Consequential data drift identifies the issues that matter
A website team is trying to identify user fraud with an ML model by predicting a likelihood that each user is fraudulent based on examples of past good and bad user actions. The team notices the fraud scores are jumping up on average in June 2021. To understand why, they look at how features have drifted in the same time period. One such feature is the browser used, and it shows Safari usage up by 4x (an example of data drift). Suddenly there’s a flurry of questions: “Should I be worried about this? Is this the cause of my change of model scores? Am I under attack? Do I need to retrain?”
TruEra helps answer these questions with consequential drift analysis by letting you:
- Set alerts on consequential drifts
- Identify the extent of impact on the model
- Understand the future effectiveness of the model with estimated accuracy analytics
Let’s get a bit technical for a moment: TruEra analyzes your data in embedding spaces that are aligned to how your model views the data. In high dimensional data, models transform and stretch the data in a way that makes it easier to make predictions on that data. Let’s call this the “model space” as opposed to the “data space.” For example, if according to the model, all Chrome users have the same fraud rate as other browsers, a 4x jump in Safari users could be a small jump from a model’s perspective. This is also why measures like KL-divergence on the data (a standard approach to measuring data drift) can be quite ineffective and lead to false alerts. Identifying which shifts have an impact on the model or not is what we call consequential data drift. The illustration below shows how a model’s view of the data can be quite different from the data view.

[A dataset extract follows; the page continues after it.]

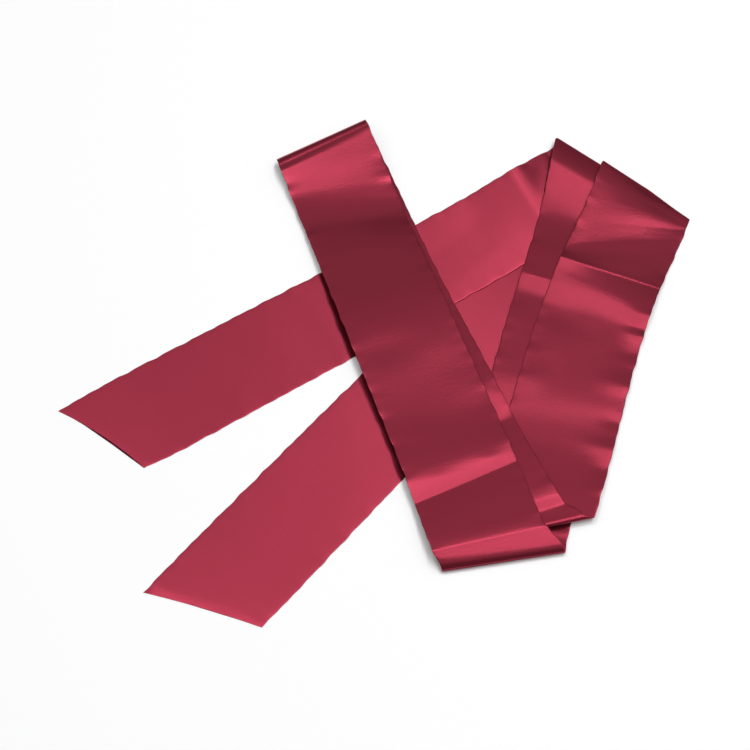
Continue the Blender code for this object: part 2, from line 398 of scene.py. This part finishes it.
def laid_grid(stretch):
    """Middle surface of a stretch: rows along and columns across from edge A to edge B."""
    rows = np.array(stretch["rows"], float)
    parts = [rows[:1]]
    for first, second in zip(rows, rows[1:]):
        gap = max(second[0] - first[0], second[1] - first[1])
        count = max(2, math.ceil(gap / STEP))
        parts.append(first + (second - first) * np.linspace(0, 1, count + 1)[1:, None])
    along_a, along_b, rise_a, rise_b = np.concatenate(parts).T
    height_a = running_height(stretch["start"][0], rise_a, along_a)
    height_b = running_height(stretch["start"][1], rise_b, along_b)
    share = 0.5 - OFFSETS / WIDTH
    along = along_a[:, None] + (along_b - along_a)[:, None] * share
    from_end = (along_a - along_a[0] + along_b - along_b[0])[:, None] / 2
    near_end = np.clip(1 - from_end / BOW_REACH, 0, 1)
    along = along + stretch.get("bow", 0) * 4 * share * (1 - share) * near_end
    point, heading = CentreLine(stretch["centre"]).at(along)
    normal = np.stack([-heading[..., 1], heading[..., 0]], axis=-1)
    plan = point + stretch["edge_a"] * OFFSETS[:, None] * normal
    height = height_a[:, None] + (height_b - height_a)[:, None] * share
    for place, offset, reach, reach_across, lift in stretch.get("dents", ()):
        from_middle = ((along - place) / reach)**2 + ((OFFSETS - offset) / reach_across)**2
        height += lift * np.exp(-from_middle)
    pinch = stretch.get("pinch", 0) * np.exp(-(from_end / PINCH_REACH)**2) * OFFSETS / (WIDTH / 2)
    plan -= (stretch["edge_a"] * pinch)[..., None] * normal
    to_end = from_end[-1] - from_end
    for key, distance in (("flare", from_end), ("splay", to_end)):
        shift_a, shift_b, reach = stretch.get(key, (0, 0, 1))
        shift = (shift_a + (shift_b - shift_a) * share) * np.exp(-(distance / reach)**2)
        plan -= (stretch["edge_a"] * shift)[..., None] * normal
    for side in (1, -1):
        wave = edge_wave(along, side + stretch["centre"][0][0])
        near = np.exp(-(WIDTH / 2 - side * OFFSETS) / RIPPLE_REACH)
        height += EDGE_RIPPLE * wave * near
        plan += (stretch["edge_a"] * side * EDGE_WOBBLE * wave * near)[..., None] * normal
    return np.concatenate([plan, height[..., None]], axis=-1)


def end_growth(from_end):
    """Share of the full thickness at a distance from a cut end, where the tube is thinner."""
    u = np.clip(from_end / END_TAPER, 0, 1)
    return END_THICKNESS / THICKNESS + (1 - END_THICKNESS / THICKNESS) * u * (2 - u)


class Pile:
    """Height map of the layers laid so far."""

    def __init__(self):
        side = round(2 * MAP_HALF / CELL)
        self.top = np.zeros((side, side))

    def cells(self, points):
        """Indices in the map of the cells that hold the points."""
        index = ((points[..., :2] + MAP_HALF) / CELL).astype(int)
        return index[..., 0], index[..., 1]

    def add(self, grid):
        """Raises the map to the upper side of a settled layer."""
        fine = refined(grid)
        np.maximum.at(self.top, self.cells(fine), fine[..., 2] + 0.5 * THICKNESS)

    def under(self, points):
        """Highest thing below each point, in its own cell and the eight around it."""
        x, y = self.cells(points)
        near = [self.top[x + i, y + j] for i in (-1, 0, 1) for j in (-1, 0, 1)]
        return np.max(near, axis=0)


def refined(grid):
    """The same surface with no gap between its points wider than a cell."""
    for _ in ("rows", "columns"):
        reach = np.linalg.norm(np.diff(grid[..., :2], axis=0), axis=-1).max()
        fine = math.ceil(CELL_OVERLAP * reach / CELL)
        start, end = grid[:-1], grid[1:]
        steps = [start + (end - start) * k / fine for k in range(fine)]
        merged = np.stack(steps, axis=1).reshape(-1, *grid.shape[1:])
        grid = np.concatenate([merged, grid[-1:]]).swapaxes(0, 1)
    return grid


def spread(lift, reach):
    """The lift widened and then smoothed, so that the cloth eases over what it lies on."""
    for combine in (np.max, np.mean):
        for axis in (0, 1):
            margins = [(reach, reach) if k == axis else (0, 0) for k in (0, 1)]
            padded = np.pad(lift, margins, mode="edge")
            size = lift.shape[axis]
            shifted = [np.take(padded, range(k, k + size), axis) for k in range(2 * reach + 1)]
            lift = combine(shifted, axis=0)
    return lift


def settle(grid, pile, has_cut_end):
    """Lifts the grid clear of the pile."""
    from_end = np.linalg.norm(grid[:, :, :2] - grid[0, :, :2], axis=-1)
    half = 0.5 * THICKNESS * (end_growth(from_end) if has_cut_end else 1)
    for reach in SETTLE_REACHES:
        below = pile.under(grid)
        need = np.where(below > 0, below + GAP, FLOOR_GAP) + half
        short = np.maximum(need - grid[..., 2], 0)
        grid[..., 2] += spread(short, reach)
    return grid


def lay(stretch, pile):
    """Middle surface of a stretch, settled on the pile and added to it."""
    grid = settle(laid_grid(stretch), pile, "pinch" in stretch)
    pile.add(grid)
    return grid


def fold(row, inner, other, roll, turns=HALF_TURN):
    """Rows that lead from the last row of one stretch round to the first row of the next."""
    run = row[-1, :2] - row[0, :2]
    out = np.array([-run[1], run[0]]) / np.linalg.norm(run)
    if np.dot(row[0, :2] - inner[0, :2], out) < 0:
        out = -out
    rows = []
    end = math.radians(turns)
    rise = np.abs(other[:, 2] - row[:, 2])
    bulge = roll * np.clip(rise / ROLL_HEIGHT, LEAST_ROLL, 1)[:, None]
    for k in range(1, FOLD_ROWS):
        turn = end * k / FOLD_ROWS
        share = (1 - math.cos(turn)) / (1 - math.cos(end))
        between = row + (other - row) * share
        between[:, :2] += out * bulge * (math.sin(turn) - share * math.sin(end))
        rows.append(between)
    return np.array(rows)


def tube_mesh(name, grid):
    """Closed shell round a middle surface, thin, with rounded edges and closed ends."""
    rows, lanes = grid.shape[:2]
    along = np.gradient(grid, axis=0)
    across = np.gradient(grid, axis=1)
    normal = np.cross(along, across)
    normal /= np.linalg.norm(normal, axis=-1)[..., None]
    middle = grid[:, lanes // 2]
    path = np.concatenate([[0.0], np.cumsum(np.linalg.norm(np.diff(middle, axis=0), axis=1))])
    inward = np.clip((WIDTH / 2 - np.abs(OFFSETS)) / ROUND, 0, 1)
    swell = np.sqrt(1 - (1 - inward)**2)
    half = 0.5 * THICKNESS * end_growth(np.minimum(path, path[-1] - path))[:, None] * swell[None, :]
    face = grid + normal * half[..., None]
    back = grid - normal * half[..., None]
    ring = np.concatenate([face, back[:, -2:0:-1]], axis=1)
    ring_offsets = np.concatenate([OFFSETS, OFFSETS[-2:0:-1]])
    count = ring.shape[1]
    points = (ring.reshape(-1, 3) - (*PLAN_CENTRE, 0)) * MM
    index = np.arange(rows * count).reshape(rows, count)
    here, there = index[:-1], index[1:]
    quads = np.stack([here, np.roll(here, -1, 1), np.roll(there, -1, 1), there], axis=-1)
    faces = quads.reshape(-1, 4).tolist()
    faces.append(index[0][::-1].tolist())
    faces.append(index[-1].tolist())
    mesh = bpy.data.meshes.new(name)
    mesh.from_pydata(points.tolist(), [], faces)
    mesh.validate()
    uv = mesh.uv_layers.new(name="cloth")
    place_across = np.broadcast_to(ring_offsets + WIDTH / 2, (rows, count))
    place_along = np.broadcast_to(path[:, None], (rows, count))
    place = np.stack([place_across, place_along], axis=-1).reshape(-1, 2) * MM
    corners = np.empty(len(mesh.loops), int)
    mesh.loops.foreach_get("vertex_index", corners)
    uv.data.foreach_set("uv", place[corners].ravel())
    mesh.shade_smooth()
    piece = bpy.data.objects.new(name, mesh)
    bpy.context.scene.collection.objects.link(piece)
    return piece, path[-1]


def build_sash():
    """The whole sash and its length: stretches laid from the bottom up, then joined from tip to tip."""
    pile = Pile()
    lower = lay(LOWER_TAIL, pile)
    upper = lay(UPPER_TAIL, pile)
    inner = lay(INNER_RIGHT_BAND, pile)
    right = lay(RIGHT_BAND, pile)
    under = lay(UNDER_DIAGONAL_BAND, pile)
    diagonal = lay(DIAGONAL_BAND, pile)
    corner = fold(upper[-1], upper[-2], inner[0], CORNER_ROLL)
    foot = fold(inner[-1], inner[-2], diagonal[0], FOOT_ROLL, FOOT_TURN)
    middle = fold(diagonal[-1], diagonal[-2], under[0], MIDDLE_ROLL)
    inner_foot = fold(under[-1], under[-2], right[0], INNER_FOOT_ROLL)
    outer_corner = fold(right[-1], right[-2], lower[-1], OUTER_CORNER_ROLL)
    first_half = [upper, corner, inner, foot, diagonal, middle]
    second_half = [under, inner_foot, right, outer_corner, lower[::-1]]
    return tube_mesh("sash", np.concatenate(first_half + second_half))


def satin():
    """Dark red polyester satin: the warp floats run along the sash, so its sheen is broad across."""
    material = bpy.data.materials.new("satin")
    material.use_nodes = True
    nodes, links = material.node_tree.nodes, material.node_tree.links
    shader = nodes["Principled BSDF"]
    shader.inputs["Roughness"].default_value = 0.30
    shader.inputs["Metallic"].default_value = 0.0
    shader.inputs["Specular IOR Level"].default_value = 1.0
    shader.inputs["Specular Tint"].default_value = SHEEN_TINT
    shader.inputs["Anisotropic"].default_value = 0.98
    shader.inputs["IOR"].default_value = 2.08
    tangent = nodes.new("ShaderNodeTangent")
    tangent.direction_type = "UV_MAP"
    tangent.uv_map = "cloth"
    links.new(tangent.outputs["Tangent"], shader.inputs["Tangent"])
    place = nodes.new("ShaderNodeUVMap")
    place.uv_map = "cloth"
    stretch = nodes.new("ShaderNodeMapping")
    stretch.inputs["Scale"].default_value = GRAIN_SCALE
    links.new(place.outputs["UV"], stretch.inputs["Vector"])
    floats = nodes.new("ShaderNodeTexNoise")
    floats.inputs["Scale"].default_value = 1.0
    floats.inputs["Detail"].default_value = 3.0
    links.new(stretch.outputs["Vector"], floats.inputs["Vector"])
    bump = nodes.new("ShaderNodeBump")
    bump.inputs["Strength"].default_value = GRAIN_STRENGTH
    bump.inputs["Distance"].default_value = GRAIN_DEPTH
    links.new(floats.outputs["Fac"], bump.inputs["Height"])
    links.new(bump.outputs["Normal"], shader.inputs["Normal"])
    shade = nodes.new("ShaderNodeValToRGB")
    shade.color_ramp.elements[0].color = GRAIN_DARK
    shade.color_ramp.elements[1].color = GRAIN_LIGHT
    links.new(floats.outputs["Fac"], shade.inputs["Fac"])
    links.new(shade.outputs["Color"], shader.inputs["Base Color"])
    return material


def floor():
    """White surface that the sash lies on."""
    mesh = bpy.data.meshes.new("floor")
    corners = [(x * FLOOR_HALF, y * FLOOR_HALF, 0) for x, y in ((-1, -1), (1, -1), (1, 1), (-1, 1))]
    mesh.from_pydata(corners, [], [(0, 1, 2, 3)])
    plane = bpy.data.objects.new("floor", mesh)
    bpy.context.scene.collection.objects.link(plane)
    material = bpy.data.materials.new("white_surface")
    material.use_nodes = True
    shader = material.node_tree.nodes["Principled BSDF"]
    shader.inputs["Base Color"].default_value = FLOOR_COLOUR
    shader.inputs["Roughness"].default_value = 0.9
    shader.inputs["Specular IOR Level"].default_value = 0.0
    mesh.materials.append(material)


def softbox(name, place, size, turn, power):
    """Light panel that hangs level and faces down, turned in plan by some degrees."""
    light = bpy.data.lights.new(name, "AREA")
    light.shape = "RECTANGLE"
    light.size, light.size_y = size
    light.energy = power
    lamp = bpy.data.objects.new(name, light)
    lamp.location = place
    lamp.rotation_euler = (0.0, 0.0, math.radians(turn))
    bpy.context.scene.collection.objects.link(lamp)


def studio():
    """Even white surroundings and three softboxes."""
    world = bpy.data.worlds.new("studio")
    world.use_nodes = True
    background = world.node_tree.nodes["Background"]
    background.inputs["Color"].default_value = (1, 1, 1, 1)
    background.inputs["Strength"].default_value = WORLD_STRENGTH
    bpy.context.scene.world = world
    for row in SOFTBOXES:
        softbox(*row)
    bpy.context.scene.view_settings.view_transform = "Standard"


def camera():
    """Camera at the viewing angle, aimed at the middle of the sash."""
    lens = bpy.data.cameras.new("camera")
    lens.sensor_width = SENSOR
    lens.lens = LENS
    body = bpy.data.objects.new("camera", lens)
    aim = Vector(CAMERA_AIM)
    elevation = math.radians(CAMERA_ELEVATION)
    back, up = CAMERA_DISTANCE * math.cos(elevation), CAMERA_DISTANCE * math.sin(elevation)
    body.location = aim + Vector((0, -back, up))
    body.rotation_euler = (aim - body.location).to_track_quat("-Z", "Y").to_euler()
    bpy.context.scene.collection.objects.link(body)
    bpy.context.scene.camera = body


sash, length = build_sash()
sash.data.materials.append(satin())
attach(sash, "root")
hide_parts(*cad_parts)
floor()
studio()
camera()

Once you’re able to understand the model’s view of the data, it is also possible to understand which shifts impact accuracy the most. If the data shifts towards a less accurate region of the data, a model’s accuracy is going to reduce. We use this to estimate the accuracy of models in the absence of labels. This is a powerful tool in many use cases, including fraud, credit decisions, and marketing, where ground truth labels become available a long time after a prediction is made. TruEra’s estimated accuracy provides an early warning signal, identifying model issues ahead of time. The dotted line in the graph below measures accuracy a few months in advance of when the actual accuracy can be measured.
AI Quality Monitoring goes beyond just tracking accuracy
One of the key realizations as we started to build TruEra for our customers was how reliant data scientists are on train/test accuracies. Reducing the quality of models to a single number means many aspects of model behavior can get missed. Accuracy is just the tip of the iceberg.
TruEra massively expands a data scientist’s toolkit for understanding model behavior by peering under the surface and revealing deeper issues with actionable diagnostics. As an example, TruEra helps identify segments of low accuracy in the data. Once these segments are identified, these are automatically tracked to make sure that the performance in these segments are stable and don’t deteriorate over time. The illustration below shows some of the dimensions of AI Quality that TruEra helps bring to the surface. Check out this blog for a comprehensive view on AI Quality.
AI Quality encompasses much more than just accuracy.
When things go wrong with any of these metrics, TruEra enables data scientists to get to the heart of the issue on any specific metric. With one click, they can open up the TruEra Diagnostics toolbox to understand what’s going on and perform advanced root cause analysis. (More to come on the topic of TruEra root cause analysis in future posts.)
The TruEra AI Quality Platform powers rapid integrations
TruEra’s cutting edge AI Quality analytics are delivered through our platform, which makes it easy to rapidly connect to your ML stack, no matter what it looks like. The TruEra platform allows you:
- Deploy anywhere: we go to your data and models instead of them coming to us
- Evaluate any model: Work with an exhaustive list of models and data sources, even custom models
- Work with any AI Platform: Designed to work with ML platforms like Sagemaker, Azure ML, and Google AI Platform.
Here’s a diagram of how TruEra gets deployed on an Azure based AI stack, which a lot of our customers have:
The platform level differences can be critical to the success of building a unified monitoring stack in your organization with the increasing diversity of modeling technologies. We data scientists are an opinionated bunch, and stick to the tools that we love for building models in a variety of environments. For example, with the ability to run MLLib models natively on Spark clusters in order to monitor and debug them, TruEra helps provide the exact same monitoring experience for these batch models as other model frameworks that may exist in your stack.